Una de las cosas más preocupantes que ocurren entre nosotros es que casi nadie parece darse cuenta de las enormes falacias conceptuales que circulan y se aceptan sin ninguna clase de rechazo. "Una monarquía no es democrática", dice alguien que acaba de ser elegido en unas elecciones libres realizadas bajo esa misma monarquía, y el periodista que entrevista a ese personaje no se atreve a cuestionar esa frase que constituye una portentosa falsificación de la realidad. "Lo que no está en la Constitución no existe", dice un jurista que también es crítico de cine, y nadie parece sorprenderse por esta barbaridad que parece surgir de la mente de un emperador chino que no ha salido nunca de la Ciudad Prohibida. La Constitución es un documento escrito, no un manual de Historia Natural ni un Atlas de la Naturaleza. Pero estas cosas se dicen con toda naturalidad, y lo que es más grave, nadie parece avergonzarse de decirlas, sino más bien todo lo contrario.

Y a veces los engaños son tan flagrantes que adquieren la categoría de escandalosos. Un diputado de IU, por ejemplo, ha dicho tan pancho en un montón de entrevistas que hoy en día "se puede constatar que no existe la democracia en España" porque "la gente no tiene vivienda, ni tiene acceso a la sanidad ni a la educación ni al empleo". Hombre, que yo sepa la sanidad y la educación siguen siendo públicas y gratuitas -por cuánto tiempo, eso es lo que no sabemos-, de modo que esta frase es un fraude morrocotudo, aunque sea muy cierto que mucha gente no tiene acceso a la vivienda o al empleo. De todos modos no tengo muy claro que una democracia tenga que darle un empleo y una vivienda a todo el mundo (otra cosa es que haga lo posible para que la población pueda estar en condiciones de obtener estas cosas). Pero exigir a una democracia que se convierta en una especie de benefactor de toda la población, o incluso en una especie de filántropo que va regalando una casa y un empleo, es volver a los tiempos más negros del caciquismo, cuando los señores se dedicaban a repartir duros de plata entre sus electores, con el consejo adicional de que no se lo gastaran "en vino", o colocaban a todos sus recomendados en algún organismo público que no servía para nada pero daba "un buen pasar" a toda esa gente.

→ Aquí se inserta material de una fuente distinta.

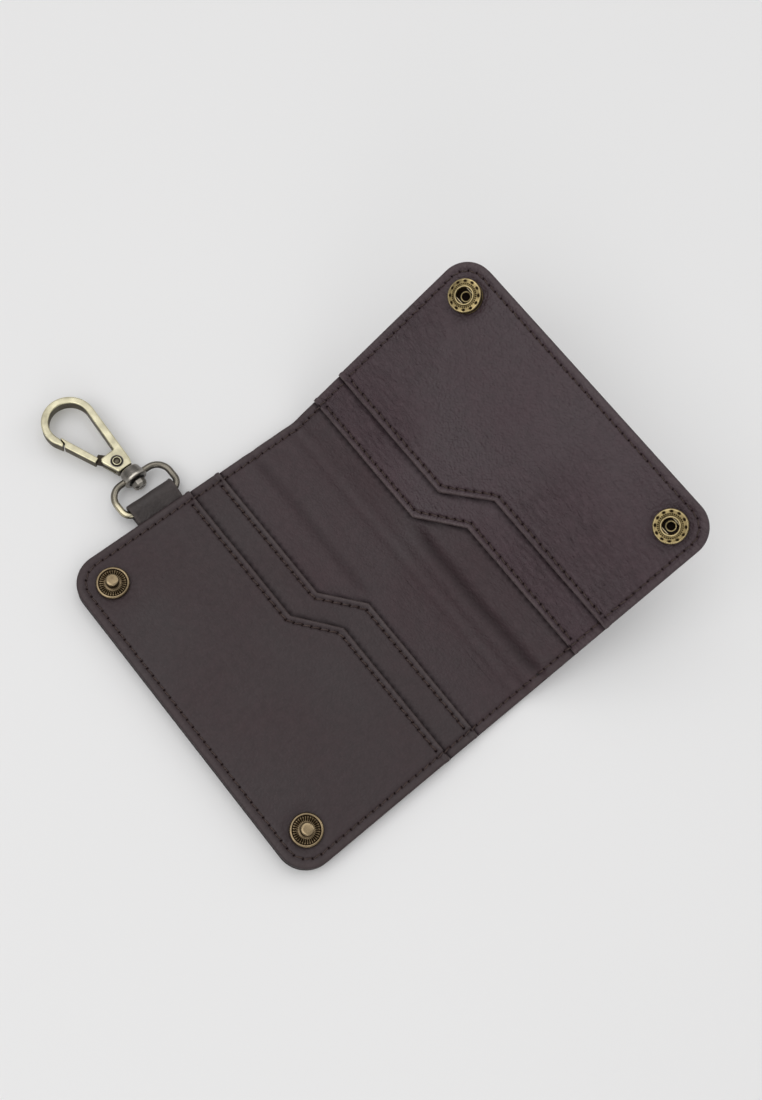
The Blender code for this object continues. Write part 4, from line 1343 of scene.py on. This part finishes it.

Lo digo porque las personas que dicen estas cosas no son gente ignorante que habla desde la desesperación y la angustia por lo mal que lo está pasando, sino universitarios que se supone tienen una buena formación y que además forman parte de las élites de este país. Y lo peor del caso es que esta clase de ecuaciones engañosas y de falacias conceptuales se van extendiendo por todas partes, a un lado y a otro, a derecha e izquierda, o entre nacionalistas centralistas y nacionalistas centrífugos. Si se pone en huelga de hambre un señor que se ha dedicado a insultar y a desprestigiar a muchísima gente con argumentos racistas y con embustes intelectuales que harían rabiar de orgullo al señor Le Pen (y a su hija), aquí lo consideramos una especie de héroe nacional y de mártir ante el que cientos de personas se arrodillan como si fuera un santo capaz de obrar milagros. Y nadie parece acordarse de lo que ese hombre ha hecho y ha dicho, ni de las barbaridades que ha soltado contra jueces, contra escritores o contra inmigrantes, ni de los insultos racistas que ha vertido durante sus muchos años de actividad que a él le parecía "intelectual" pero que sólo era una patética exhibición de prejuicios.

Y repito que lo peor de todo no es que se digan estas cosas, sino que nadie parezca reparar en ellas y esté dispuesto a contradecirlas o a señalar su falsedad o su inexactitud manifiesta. En cierta forma nos hemos vuelto muy crédulos y muy supersticiosos, y aceptamos lo primero que nos dicen sin verificarlo o sin siquiera reflexionar un segundo para ponerlo a prueba. Y así nos cuelan una detrás de otra toda clase de mistificaciones y de inexactitudes que hacemos pasar por verdaderas, cuando hasta un niño debería darse cuenta de que no lo son.